Where the Crawdads Sing

Title: Where the Crawdads Sing
Author: Delia Owens
Genre: Literary Fiction
Page Count: 384
Published by: G.P. Putnam’s and Sons
Date Published: August 14, 2018
You can find it here: Bookshop.org


Abandoned at a young age, Kya “the marsh girl”, has learned to survive on her own in her beloved swamp for most of her life. Branded as trash and rejected by the residents of Berkley Cove, Kya is seen as wild and dangerous. So when local golden boy Chase Andrews is found dead, all eyes look to the marsh girl as the culprit.

But as the investigation continues, Barkley Coves’ predetermined prejudices are continually disproved. Intelligent, with an uncanny connection to her landscape, shy and sensitive Kya has not only survived, but thrived on her own. But what is the truth? And will it be enough to overcome deep rooted prejudice?

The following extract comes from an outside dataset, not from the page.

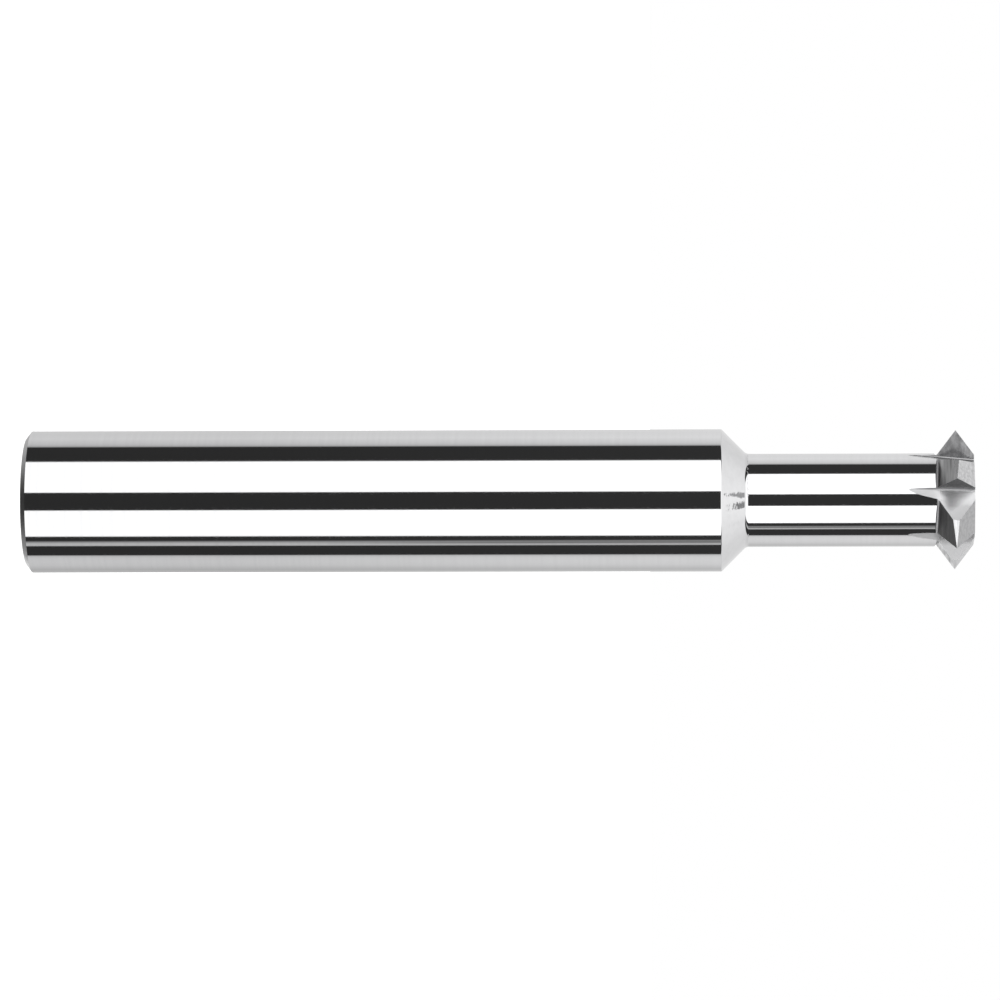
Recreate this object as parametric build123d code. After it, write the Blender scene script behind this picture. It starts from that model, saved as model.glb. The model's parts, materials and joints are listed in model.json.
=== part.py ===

A heart-wrenching story with a vividly detailed exploration into the natural environment of the North Carolina swampland, Delia Owens weaves a compelling whodunit with a captivating coming of age romance. All the while exposing the incredible tenderness and cruelty of the human condition.


If Barbara Kingsolver, Fannie Flag, and Harper Lee created a literary child, it would be Delia Owens.

This impeccably detailed, well drawn story is incredibly reminiscent of some of my absolute favourite novels: Animal Dreams, Welcome to the World Baby Girl, The Giver of Stars and To Kill a Mockingbird. Delia Owens writes with the unhurried detail of a very confident, experienced writer, which is even more impressive considering this is her first foray into fiction.

But! Are you necessarily going to love this incredibly popular novel? Maybe not. Because I argue that this book is going to appeal to a very specific type of reader. Those who enjoy deliberately paced, character driven novels that are highly centred in extensively drawn, vivid natural landscapes, with a healthy dose of science and environmental/social commentary, are going to devour this story.

A  gorgeously written, compelling, and heartwarming story that is told with complete confidence, incredible insight, and significant environmental knowledge of subject matter. The world is absolutely transporting, the pacing deliberate, with dynamic and unforgettable characters. A lyrical book to be savoured and enjoyed slowly, you’ll find yourself rooting for Kya with every single page while learning and appreciating the immense beauty of the North Carolina “wasteland swamp”. I thoroughly enjoyed this beautiful narrative.